* [Given information]
╔══

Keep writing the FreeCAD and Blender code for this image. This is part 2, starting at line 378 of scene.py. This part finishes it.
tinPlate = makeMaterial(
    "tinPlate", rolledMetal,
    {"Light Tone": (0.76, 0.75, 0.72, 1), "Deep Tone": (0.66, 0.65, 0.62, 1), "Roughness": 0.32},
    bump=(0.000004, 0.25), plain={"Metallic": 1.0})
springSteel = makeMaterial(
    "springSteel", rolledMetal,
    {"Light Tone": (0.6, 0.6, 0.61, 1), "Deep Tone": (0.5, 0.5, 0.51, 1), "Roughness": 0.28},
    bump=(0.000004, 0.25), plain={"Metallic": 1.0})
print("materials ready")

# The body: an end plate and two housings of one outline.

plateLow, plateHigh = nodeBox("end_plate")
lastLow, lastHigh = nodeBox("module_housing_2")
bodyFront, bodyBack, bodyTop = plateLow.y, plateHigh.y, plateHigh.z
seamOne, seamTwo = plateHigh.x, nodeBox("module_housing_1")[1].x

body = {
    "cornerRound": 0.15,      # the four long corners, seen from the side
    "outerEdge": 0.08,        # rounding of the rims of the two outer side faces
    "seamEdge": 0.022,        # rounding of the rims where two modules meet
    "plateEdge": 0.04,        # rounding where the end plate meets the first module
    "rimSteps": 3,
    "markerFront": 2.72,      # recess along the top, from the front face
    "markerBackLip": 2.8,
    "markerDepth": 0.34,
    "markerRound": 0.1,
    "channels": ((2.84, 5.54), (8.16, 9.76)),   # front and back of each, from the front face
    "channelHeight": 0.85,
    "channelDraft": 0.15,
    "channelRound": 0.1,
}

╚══

* [Short task] Quote each line above in full, word for word.

* [Written answer]
Keep writing the FreeCAD and Blender code for this image. This is part 2, starting at line 378 of scene.py. This part finishes it.
tinPlate = makeMaterial(
    "tinPlate", rolledMetal,
    {"Light Tone": (0.76, 0.75, 0.72, 1), "Deep Tone": (0.66, 0.65, 0.62, 1), "Roughness": 0.32},
    bump=(0.000004, 0.25), plain={"Metallic": 1.0})
springSteel = makeMaterial(
    "springSteel", rolledMetal,
    {"Light Tone": (0.6, 0.6, 0.61, 1), "Deep Tone": (0.5, 0.5, 0.51, 1), "Roughness": 0.28},
    bump=(0.000004, 0.25), plain={"Metallic": 1.0})
print("materials ready")

# The body: an end plate and two housings of one outline.

plateLow, plateHigh = nodeBox("end_plate")
lastLow, lastHigh = nodeBox("module_housing_2")
bodyFront, bodyBack, bodyTop = plateLow.y, plateHigh.y, plateHigh.z
seamOne, seamTwo = plateHigh.x, nodeBox("module_housing_1")[1].x

body = {
    "cornerRound": 0.15,      # the four long corners, seen from the side
    "outerEdge": 0.08,        # rounding of the rims of the two outer side faces
    "seamEdge": 0.022,        # rounding of the rims where two modules meet
    "plateEdge": 0.04,        # rounding where the end plate meets the first module
    "rimSteps": 3,
    "markerFront": 2.72,      # recess along the top, from the front face
    "markerBackLip": 2.8,
    "markerDepth": 0.34,
    "markerRound": 0.1,
    "channels": ((2.84, 5.54), (8.16, 9.76)),   # front and back of each, from the front face
    "channelHeight": 0.85,
    "channelDraft": 0.15,
    "channelRound": 0.1,
}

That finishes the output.